As retail and institutional tooling converge, expect tighter integration between charting and execution but also stricter scrutiny on API permissions and platform security. If you see a platform offering deeper broker integration, ask: what controls restrict outbound webhooks, who audits third-party apps, and what recovery options exist for compromised API keys? That set of questions is as decision-relevant as indicator selection.
FAQ
Q: How many indicators should I use on a crypto chart?
A: Use as few as needed to cover orthogonal mechanisms — trend, momentum, and liquidity — typically no more than three simultaneously on a primary chart. More indicators often amplify the same signal rather than provide independent confirmation. Pair this with timeframe-matched testing and out-of-sample validation.
Q: Is it safe to run community Pine Scripts for live alerts and automated trading?

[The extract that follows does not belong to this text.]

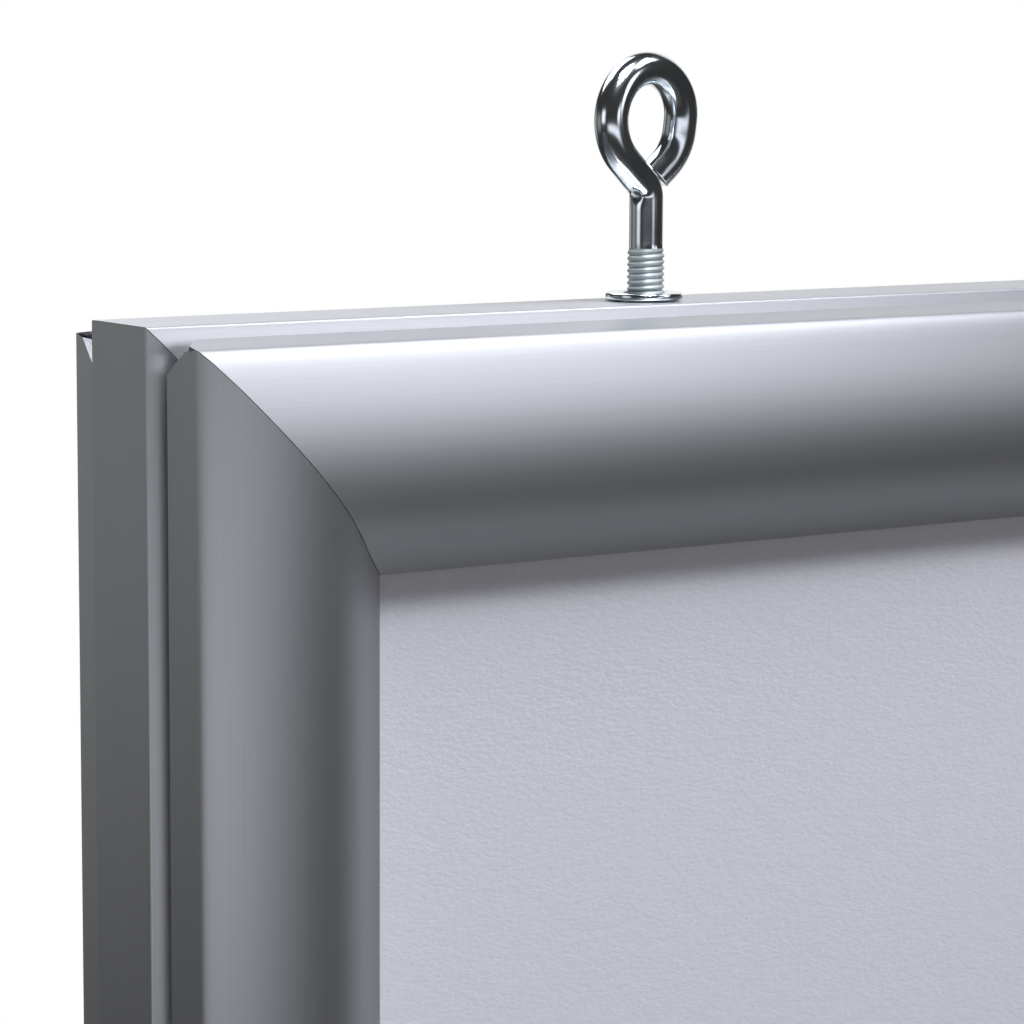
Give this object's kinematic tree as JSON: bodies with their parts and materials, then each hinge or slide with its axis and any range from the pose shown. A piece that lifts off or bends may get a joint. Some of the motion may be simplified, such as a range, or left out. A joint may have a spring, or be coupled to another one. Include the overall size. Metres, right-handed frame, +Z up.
{
  "type": "double-sided led snap frame",
  "caption": "Slim double-sided poster light box of mitred aluminium with rails that snap open, light guide and strips inside, hung from eye bolts in its top edge.",
  "frame": {"origin": "hanging point, midway between the two eyes, level with the inner top of each eye where a hook bears", "axes": "+X to the right seen from the front, -Y out of the front face, +Z up"},
  "size_m": [0.48, 0.0456, 0.6951],
  "materials": {
    "anodised_aluminium": "satin anodised, fine extrusion grain along each member",
    "zinc_plated_steel": "bright zinc plate",
    "spring_steel": "rolled strip",
    "black_steel": "black oxide",
    "cast_aluminium": "as cast",
    "clear_acrylic": "polished sheet",
    "opal_acrylic": "satin opal sheet",
    "white_paper": "plain white poster paper",
    "cover_film": "anti-glare sheet, fine matte texture",
    "circuit_board": "white solder mask",
    "black_plastic": "moulded"
  },
  "bodies": {
    "root": {"base_top": "anodised_aluminium", "base_bottom": "anodised_aluminium", "base_left": "anodised_aluminium", "base_right": "anodised_aluminium", "corner_key_top_left": "cast_aluminium", "corner_key_top_right": "cast_aluminium", "corner_key_bottom_left": "cast_aluminium", "corner_key_bottom_right": "cast_aluminium", "key_screw_top_left_a": "black_steel", "key_screw_top_left_b": "black_steel", "key_screw_top_right_a": "black_steel", "key_screw_top_right_b": "black_steel", "key_screw_bottom_left_a": "black_steel", "key_screw_bottom_left_b": "black_steel", "key_screw_bottom_right_a": "black_steel", "key_screw_bottom_right_b": "black_steel", "eye_bolt_left": "zinc_plated_steel", "eye_bolt_right": "zinc_plated_steel", "eye_washer_left": "zinc_plated_steel", "eye_washer_right": "zinc_plated_steel", "eye_nut_left": "zinc_plated_steel", "eye_nut_right": "zinc_plated_steel", "light_guide": "clear_acrylic", "front_diffuser": "opal_acrylic", "back_diffuser": "opal_acrylic", "front_poster": "white_paper", "back_poster": "white_paper", "front_cover": "cover_film", "back_cover": "cover_film", "led_strip_left": "circuit_board", "led_strip_right": "circuit_board", "supply_socket": "black_plastic", "supply_nut": "zinc_plated_steel", "supply_lead_left": "black_plastic", "supply_lead_right": "black_plastic"},
    "front_top_rail": {"front_rail_top": "anodised_aluminium", "spring_front_top_a": "spring_steel", "spring_front_top_b": "spring_steel"},
    "front_bottom_rail": {"front_rail_bottom": "anodised_aluminium", "spring_front_bottom_a": "spring_steel", "spring_front_bottom_b": "spring_steel"},
    "front_left_rail": {"front_rail_left": "anodised_aluminium", "spring_front_left_a": "spring_steel", "spring_front_left_b": "spring_steel"},
    "front_right_rail": {"front_rail_right": "anodised_aluminium", "spring_front_right_a": "spring_steel", "spring_front_right_b": "spring_steel"},
    "back_top_rail": {"back_rail_top": "anodised_aluminium", "spring_back_top_a": "spring_steel", "spring_back_top_b": "spring_steel"},
    "back_bottom_rail": {"back_rail_bottom": "anodised_aluminium", "spring_back_bottom_a": "spring_steel", "spring_back_bottom_b": "spring_steel"},
    "back_left_rail": {"back_rail_left": "anodised_aluminium", "spring_back_left_a": "spring_steel", "spring_back_left_b": "spring_steel"},
    "back_right_rail": {"back_rail_right": "anodised_aluminium", "spring_back_right_a": "spring_steel", "spring_back_right_b": "spring_steel"}
  },
  "joints": [
    {"name": "front_top_hinge", "type": "hinge", "parent": "root", "child": "front_top_rail", "pos_m": [0, -0.01355, -0.04085], "axis": [-1, 0, 0], "range_deg": [0, 90]},
    {"name": "front_bottom_hinge", "type": "hinge", "parent": "root", "child": "front_bottom_rail", "pos_m": [0, -0.01355, -0.68495], "axis": [1, 0, 0], "range_deg": [0, 90]},
    {"name": "front_left_hinge", "type": "hinge", "parent": "root", "child": "front_left_rail", "pos_m": [-0.23505, -0.01355, -0.3629], "axis": [0, 0, -1], "range_deg": [0, 90]},
    {"name": "front_right_hinge", "type": "hinge", "parent": "root", "child": "front_right_rail", "pos_m": [0.23505, -0.01355, -0.3629], "axis": [0, 0, 1], "range_deg": [0, 90]},
    {"name": "back_top_hinge", "type": "hinge", "parent": "root", "child": "back_top_rail", "pos_m": [0, 0.01355, -0.04085], "axis": [1, 0, 0], "range_deg": [0, 90]},
    {"name": "back_bottom_hinge", "type": "hinge", "parent": "root", "child": "back_bottom_rail", "pos_m": [0, 0.01355, -0.68495], "axis": [-1, 0, 0], "range_deg": [0, 90]},
    {"name": "back_left_hinge", "type": "hinge", "parent": "root", "child": "back_left_rail", "pos_m": [-0.23505, 0.01355, -0.3629], "axis": [0, 0, 1], "range_deg": [0, 90]},
    {"name": "back_right_hinge", "type": "hinge", "parent": "root", "child": "back_right_rail", "pos_m": [0.23505, 0.01355, -0.3629], "axis": [0, 0, -1], "range_deg": [0, 90]}
  ]
}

A: Not without inspection and testing. Treat community scripts as starting points. Review the code for edge cases and timezone/frame dependencies, backtest on out-of-sample data, and run them through paper trading. For automation, minimize permissions, rotate API keys, and route webhook events through a trusted intermediary that validates payloads.
Q: Will cloud sync and platform accessibility across devices increase my operational risk?
A: Cloud sync improves convenience but centralizes failure modes. Protect accounts with strong authentication, export critical alert definitions, and use role-separated API credentials for automated systems. Also keep an offline recovery plan for critical watchlists and rule sets.
Q: How do I account for slippage and market impact when backtesting?
A: Incorporate conservative fill assumptions (worse-than-mid spreads), model partial fills for limit orders, and stress-test across low-liquidity intervals. When possible, test on venue-specific tick data or compare backtest fills to aggregated fill reports from your broker.